Data lines:

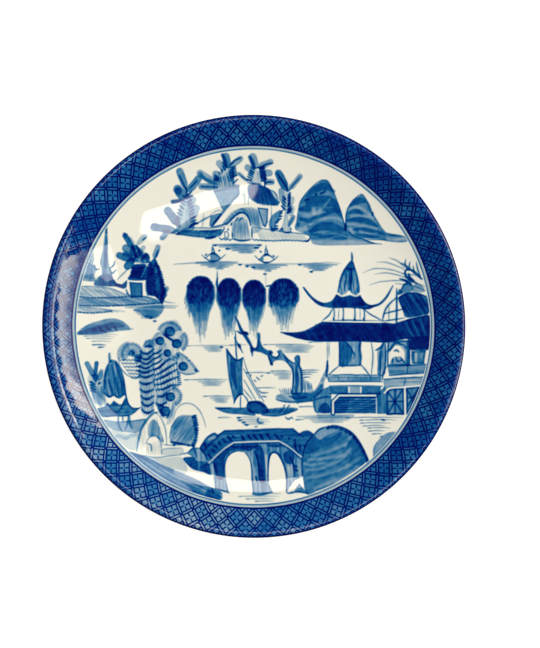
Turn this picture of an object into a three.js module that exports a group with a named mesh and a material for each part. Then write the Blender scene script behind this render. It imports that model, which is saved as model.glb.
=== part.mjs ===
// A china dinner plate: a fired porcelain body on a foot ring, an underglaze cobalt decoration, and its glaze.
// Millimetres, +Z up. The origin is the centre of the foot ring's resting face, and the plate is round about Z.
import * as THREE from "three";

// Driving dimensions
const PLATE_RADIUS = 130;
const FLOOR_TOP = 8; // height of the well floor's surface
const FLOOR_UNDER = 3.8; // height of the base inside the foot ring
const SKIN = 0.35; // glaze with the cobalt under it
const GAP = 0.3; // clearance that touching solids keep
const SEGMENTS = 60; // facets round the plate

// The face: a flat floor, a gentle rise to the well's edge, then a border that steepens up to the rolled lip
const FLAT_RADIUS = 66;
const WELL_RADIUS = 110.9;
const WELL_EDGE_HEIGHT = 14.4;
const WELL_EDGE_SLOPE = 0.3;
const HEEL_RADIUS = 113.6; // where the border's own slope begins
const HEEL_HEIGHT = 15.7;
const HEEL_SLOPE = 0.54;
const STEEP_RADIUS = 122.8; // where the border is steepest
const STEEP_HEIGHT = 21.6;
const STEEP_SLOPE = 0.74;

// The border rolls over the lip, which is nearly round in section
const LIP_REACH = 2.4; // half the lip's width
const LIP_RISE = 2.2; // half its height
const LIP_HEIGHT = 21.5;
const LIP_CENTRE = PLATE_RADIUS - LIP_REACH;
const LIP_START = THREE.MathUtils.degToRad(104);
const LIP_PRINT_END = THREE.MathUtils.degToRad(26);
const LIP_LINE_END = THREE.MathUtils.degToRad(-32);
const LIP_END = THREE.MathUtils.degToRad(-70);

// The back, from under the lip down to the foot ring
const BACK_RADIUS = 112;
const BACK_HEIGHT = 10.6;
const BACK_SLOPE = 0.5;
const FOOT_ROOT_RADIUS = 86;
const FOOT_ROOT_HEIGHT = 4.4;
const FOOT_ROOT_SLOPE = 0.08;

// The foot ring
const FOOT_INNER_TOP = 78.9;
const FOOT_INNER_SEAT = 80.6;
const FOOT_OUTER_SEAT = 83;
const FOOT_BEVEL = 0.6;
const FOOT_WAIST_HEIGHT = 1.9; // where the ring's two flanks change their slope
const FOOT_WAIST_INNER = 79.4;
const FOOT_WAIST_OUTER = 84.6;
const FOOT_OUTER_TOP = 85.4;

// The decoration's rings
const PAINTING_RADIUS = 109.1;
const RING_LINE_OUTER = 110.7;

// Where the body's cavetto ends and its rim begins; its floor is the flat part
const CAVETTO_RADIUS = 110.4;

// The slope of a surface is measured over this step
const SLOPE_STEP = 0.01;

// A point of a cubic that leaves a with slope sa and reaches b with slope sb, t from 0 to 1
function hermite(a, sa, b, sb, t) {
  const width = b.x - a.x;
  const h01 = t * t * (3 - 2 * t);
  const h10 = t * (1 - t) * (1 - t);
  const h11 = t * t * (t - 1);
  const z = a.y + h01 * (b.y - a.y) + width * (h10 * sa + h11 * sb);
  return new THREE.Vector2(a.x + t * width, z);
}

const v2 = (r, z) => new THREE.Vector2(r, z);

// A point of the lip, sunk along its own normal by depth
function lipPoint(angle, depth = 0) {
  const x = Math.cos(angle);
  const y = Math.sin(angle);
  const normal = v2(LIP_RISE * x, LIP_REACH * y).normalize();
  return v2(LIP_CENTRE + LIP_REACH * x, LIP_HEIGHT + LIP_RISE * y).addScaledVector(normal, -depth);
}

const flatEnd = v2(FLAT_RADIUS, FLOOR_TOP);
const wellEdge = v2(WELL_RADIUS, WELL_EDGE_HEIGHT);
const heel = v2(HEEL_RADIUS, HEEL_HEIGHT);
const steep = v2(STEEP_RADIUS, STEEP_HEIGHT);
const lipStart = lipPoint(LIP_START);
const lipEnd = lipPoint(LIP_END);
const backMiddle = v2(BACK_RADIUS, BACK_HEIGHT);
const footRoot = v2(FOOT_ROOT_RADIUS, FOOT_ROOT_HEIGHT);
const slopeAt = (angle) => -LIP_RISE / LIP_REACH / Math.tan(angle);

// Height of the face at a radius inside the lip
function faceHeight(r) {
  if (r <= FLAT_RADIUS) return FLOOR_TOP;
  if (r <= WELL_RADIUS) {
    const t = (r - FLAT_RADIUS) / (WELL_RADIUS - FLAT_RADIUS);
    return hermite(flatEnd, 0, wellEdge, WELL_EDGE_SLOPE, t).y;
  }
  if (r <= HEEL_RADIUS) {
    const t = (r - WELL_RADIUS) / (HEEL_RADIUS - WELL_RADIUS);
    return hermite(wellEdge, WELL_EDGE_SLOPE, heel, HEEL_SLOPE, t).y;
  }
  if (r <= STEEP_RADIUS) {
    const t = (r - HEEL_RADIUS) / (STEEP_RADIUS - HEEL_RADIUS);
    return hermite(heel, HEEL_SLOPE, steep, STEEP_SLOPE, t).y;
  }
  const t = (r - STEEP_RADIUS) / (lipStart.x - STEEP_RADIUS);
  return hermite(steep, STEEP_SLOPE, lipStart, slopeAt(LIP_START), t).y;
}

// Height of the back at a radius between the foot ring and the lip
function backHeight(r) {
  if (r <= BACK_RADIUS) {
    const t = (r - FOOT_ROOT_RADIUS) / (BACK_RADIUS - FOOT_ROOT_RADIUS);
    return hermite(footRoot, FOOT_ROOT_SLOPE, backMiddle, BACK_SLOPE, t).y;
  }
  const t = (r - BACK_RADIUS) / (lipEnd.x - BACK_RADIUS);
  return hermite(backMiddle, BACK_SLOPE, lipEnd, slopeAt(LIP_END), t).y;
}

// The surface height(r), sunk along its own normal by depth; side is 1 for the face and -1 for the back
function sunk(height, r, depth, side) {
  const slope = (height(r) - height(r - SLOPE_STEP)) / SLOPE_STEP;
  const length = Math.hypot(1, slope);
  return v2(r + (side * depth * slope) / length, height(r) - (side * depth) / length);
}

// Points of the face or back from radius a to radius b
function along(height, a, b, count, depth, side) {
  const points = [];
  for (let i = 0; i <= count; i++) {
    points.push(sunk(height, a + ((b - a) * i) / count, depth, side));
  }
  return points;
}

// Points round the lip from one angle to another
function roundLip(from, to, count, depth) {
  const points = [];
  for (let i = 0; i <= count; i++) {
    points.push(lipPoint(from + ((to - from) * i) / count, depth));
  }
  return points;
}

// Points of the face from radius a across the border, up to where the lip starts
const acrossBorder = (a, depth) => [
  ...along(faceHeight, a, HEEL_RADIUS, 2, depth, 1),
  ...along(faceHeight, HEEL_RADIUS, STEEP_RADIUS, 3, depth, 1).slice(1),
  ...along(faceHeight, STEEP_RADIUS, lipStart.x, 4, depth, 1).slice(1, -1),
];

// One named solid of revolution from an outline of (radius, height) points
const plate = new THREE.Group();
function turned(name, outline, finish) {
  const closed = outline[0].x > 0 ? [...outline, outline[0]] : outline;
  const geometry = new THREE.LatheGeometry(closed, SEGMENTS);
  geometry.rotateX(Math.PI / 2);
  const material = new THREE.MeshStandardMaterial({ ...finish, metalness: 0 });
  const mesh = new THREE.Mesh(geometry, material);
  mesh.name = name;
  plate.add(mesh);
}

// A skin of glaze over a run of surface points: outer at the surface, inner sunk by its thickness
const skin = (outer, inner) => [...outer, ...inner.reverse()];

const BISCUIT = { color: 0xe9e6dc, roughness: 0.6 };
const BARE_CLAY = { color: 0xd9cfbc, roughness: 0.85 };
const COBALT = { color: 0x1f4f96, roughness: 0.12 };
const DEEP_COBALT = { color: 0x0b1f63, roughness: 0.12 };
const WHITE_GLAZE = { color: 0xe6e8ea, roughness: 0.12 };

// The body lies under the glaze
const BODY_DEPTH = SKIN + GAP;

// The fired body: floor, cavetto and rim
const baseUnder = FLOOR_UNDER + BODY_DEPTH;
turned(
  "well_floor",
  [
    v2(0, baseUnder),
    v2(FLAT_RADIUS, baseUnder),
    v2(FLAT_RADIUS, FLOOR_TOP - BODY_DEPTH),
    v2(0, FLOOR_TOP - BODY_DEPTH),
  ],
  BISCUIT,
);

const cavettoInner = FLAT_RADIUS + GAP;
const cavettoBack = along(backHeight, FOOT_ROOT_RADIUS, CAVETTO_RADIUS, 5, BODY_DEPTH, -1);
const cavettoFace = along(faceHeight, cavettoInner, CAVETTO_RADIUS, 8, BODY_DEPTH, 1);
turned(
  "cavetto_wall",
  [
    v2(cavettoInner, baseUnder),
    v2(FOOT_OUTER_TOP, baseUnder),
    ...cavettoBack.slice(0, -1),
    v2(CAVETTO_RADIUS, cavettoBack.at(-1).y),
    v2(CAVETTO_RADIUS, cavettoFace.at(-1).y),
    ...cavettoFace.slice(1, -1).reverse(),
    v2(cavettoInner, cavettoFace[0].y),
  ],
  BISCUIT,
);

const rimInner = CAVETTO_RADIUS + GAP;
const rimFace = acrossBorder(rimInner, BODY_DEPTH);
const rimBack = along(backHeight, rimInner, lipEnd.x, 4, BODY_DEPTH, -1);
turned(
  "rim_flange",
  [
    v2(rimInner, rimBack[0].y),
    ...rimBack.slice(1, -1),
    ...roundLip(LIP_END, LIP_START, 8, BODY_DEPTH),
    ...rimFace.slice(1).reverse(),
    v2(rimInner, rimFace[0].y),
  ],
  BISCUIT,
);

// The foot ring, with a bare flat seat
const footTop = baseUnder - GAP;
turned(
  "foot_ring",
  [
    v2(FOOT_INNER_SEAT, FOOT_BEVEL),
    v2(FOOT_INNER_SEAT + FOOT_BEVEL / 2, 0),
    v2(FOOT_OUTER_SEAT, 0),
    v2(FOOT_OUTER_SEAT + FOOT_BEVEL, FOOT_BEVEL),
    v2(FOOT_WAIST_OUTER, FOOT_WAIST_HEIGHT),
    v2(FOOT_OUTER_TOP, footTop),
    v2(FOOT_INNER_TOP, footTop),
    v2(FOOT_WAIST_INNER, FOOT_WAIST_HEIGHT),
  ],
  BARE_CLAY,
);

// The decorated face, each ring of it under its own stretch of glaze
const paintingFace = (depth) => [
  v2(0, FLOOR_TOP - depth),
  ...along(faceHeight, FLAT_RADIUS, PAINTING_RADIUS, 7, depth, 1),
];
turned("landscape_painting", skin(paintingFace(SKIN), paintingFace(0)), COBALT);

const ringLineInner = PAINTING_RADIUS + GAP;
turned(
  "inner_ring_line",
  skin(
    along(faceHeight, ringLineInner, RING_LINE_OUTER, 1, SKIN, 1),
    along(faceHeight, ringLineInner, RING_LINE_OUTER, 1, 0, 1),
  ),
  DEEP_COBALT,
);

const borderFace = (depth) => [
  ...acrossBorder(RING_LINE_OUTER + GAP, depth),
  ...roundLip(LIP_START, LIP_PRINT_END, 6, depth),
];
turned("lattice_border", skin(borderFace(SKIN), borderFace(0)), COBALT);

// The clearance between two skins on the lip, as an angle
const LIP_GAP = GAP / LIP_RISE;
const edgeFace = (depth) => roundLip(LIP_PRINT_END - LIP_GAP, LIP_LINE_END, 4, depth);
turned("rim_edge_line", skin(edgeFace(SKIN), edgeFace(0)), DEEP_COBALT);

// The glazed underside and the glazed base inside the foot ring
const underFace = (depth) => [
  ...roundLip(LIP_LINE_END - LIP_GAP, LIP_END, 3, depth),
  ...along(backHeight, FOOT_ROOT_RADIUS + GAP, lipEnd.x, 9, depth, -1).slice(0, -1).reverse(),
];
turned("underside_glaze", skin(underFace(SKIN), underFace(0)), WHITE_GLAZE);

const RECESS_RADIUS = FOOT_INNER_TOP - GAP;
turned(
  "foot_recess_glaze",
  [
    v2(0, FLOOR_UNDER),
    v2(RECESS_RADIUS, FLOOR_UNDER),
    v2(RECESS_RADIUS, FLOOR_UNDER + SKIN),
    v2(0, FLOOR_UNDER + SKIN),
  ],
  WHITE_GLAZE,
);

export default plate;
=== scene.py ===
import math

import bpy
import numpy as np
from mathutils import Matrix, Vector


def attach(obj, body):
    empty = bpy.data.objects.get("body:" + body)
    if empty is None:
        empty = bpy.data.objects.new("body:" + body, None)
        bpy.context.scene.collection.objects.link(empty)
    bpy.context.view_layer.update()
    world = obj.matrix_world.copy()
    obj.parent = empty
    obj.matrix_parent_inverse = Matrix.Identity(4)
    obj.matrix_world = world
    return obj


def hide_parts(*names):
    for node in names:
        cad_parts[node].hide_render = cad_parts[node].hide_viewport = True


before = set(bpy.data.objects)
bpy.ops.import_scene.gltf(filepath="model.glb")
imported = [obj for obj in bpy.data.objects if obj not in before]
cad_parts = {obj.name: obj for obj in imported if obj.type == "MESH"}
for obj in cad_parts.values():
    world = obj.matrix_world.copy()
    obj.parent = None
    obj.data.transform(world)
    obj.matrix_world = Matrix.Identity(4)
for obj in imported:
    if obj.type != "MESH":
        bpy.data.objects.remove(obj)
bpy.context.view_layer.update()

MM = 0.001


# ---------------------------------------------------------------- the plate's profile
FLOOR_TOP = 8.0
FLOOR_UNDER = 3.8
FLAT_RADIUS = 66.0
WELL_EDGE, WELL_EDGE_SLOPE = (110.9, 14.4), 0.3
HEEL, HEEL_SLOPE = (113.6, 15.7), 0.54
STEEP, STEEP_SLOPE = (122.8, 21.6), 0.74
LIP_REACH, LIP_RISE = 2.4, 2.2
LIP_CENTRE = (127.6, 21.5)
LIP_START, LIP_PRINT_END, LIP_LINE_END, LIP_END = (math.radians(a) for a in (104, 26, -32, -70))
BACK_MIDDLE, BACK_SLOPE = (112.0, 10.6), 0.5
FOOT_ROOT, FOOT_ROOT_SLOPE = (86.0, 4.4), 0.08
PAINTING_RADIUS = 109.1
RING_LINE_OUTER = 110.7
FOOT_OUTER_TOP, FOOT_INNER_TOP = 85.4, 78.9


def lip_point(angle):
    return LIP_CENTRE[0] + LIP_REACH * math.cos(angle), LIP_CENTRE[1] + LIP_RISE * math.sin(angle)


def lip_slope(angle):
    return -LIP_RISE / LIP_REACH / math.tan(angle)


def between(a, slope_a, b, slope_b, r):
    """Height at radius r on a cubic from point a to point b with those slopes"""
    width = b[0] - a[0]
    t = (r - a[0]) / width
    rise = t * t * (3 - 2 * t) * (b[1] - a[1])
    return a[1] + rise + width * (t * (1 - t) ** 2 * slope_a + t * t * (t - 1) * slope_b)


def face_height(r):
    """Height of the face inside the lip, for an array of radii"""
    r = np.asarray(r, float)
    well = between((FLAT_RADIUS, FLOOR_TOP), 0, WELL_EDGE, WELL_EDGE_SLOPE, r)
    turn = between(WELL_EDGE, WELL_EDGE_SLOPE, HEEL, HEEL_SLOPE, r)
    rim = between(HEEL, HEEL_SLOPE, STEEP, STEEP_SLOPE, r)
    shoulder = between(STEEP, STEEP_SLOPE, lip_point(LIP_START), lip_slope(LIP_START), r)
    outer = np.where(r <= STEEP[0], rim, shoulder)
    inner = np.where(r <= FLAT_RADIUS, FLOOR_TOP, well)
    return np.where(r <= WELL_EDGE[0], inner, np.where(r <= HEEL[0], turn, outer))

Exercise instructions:
From the line that contains "glazed base inside the foot ring" through the line that contains "obj.matrix_parent_inverse = Matrix.Identity(4)", reproduce every line exactly, both end lines included.

Worked solution:
// The glazed underside and the glazed base inside the foot ring
const underFace = (depth) => [
  ...roundLip(LIP_LINE_END - LIP_GAP, LIP_END, 3, depth),
  ...along(backHeight, FOOT_ROOT_RADIUS + GAP, lipEnd.x, 9, depth, -1).slice(0, -1).reverse(),
];
turned("underside_glaze", skin(underFace(SKIN), underFace(0)), WHITE_GLAZE);

const RECESS_RADIUS = FOOT_INNER_TOP - GAP;
turned(
  "foot_recess_glaze",
  [
    v2(0, FLOOR_UNDER),
    v2(RECESS_RADIUS, FLOOR_UNDER),
    v2(RECESS_RADIUS, FLOOR_UNDER + SKIN),
    v2(0, FLOOR_UNDER + SKIN),
  ],
  WHITE_GLAZE,
);

export default plate;
=== scene.py ===
import math

import bpy
import numpy as np
from mathutils import Matrix, Vector


def attach(obj, body):
    empty = bpy.data.objects.get("body:" + body)
    if empty is None:
        empty = bpy.data.objects.new("body:" + body, None)
        bpy.context.scene.collection.objects.link(empty)
    bpy.context.view_layer.update()
    world = obj.matrix_world.copy()
    obj.parent = empty
    obj.matrix_parent_inverse = Matrix.Identity(4)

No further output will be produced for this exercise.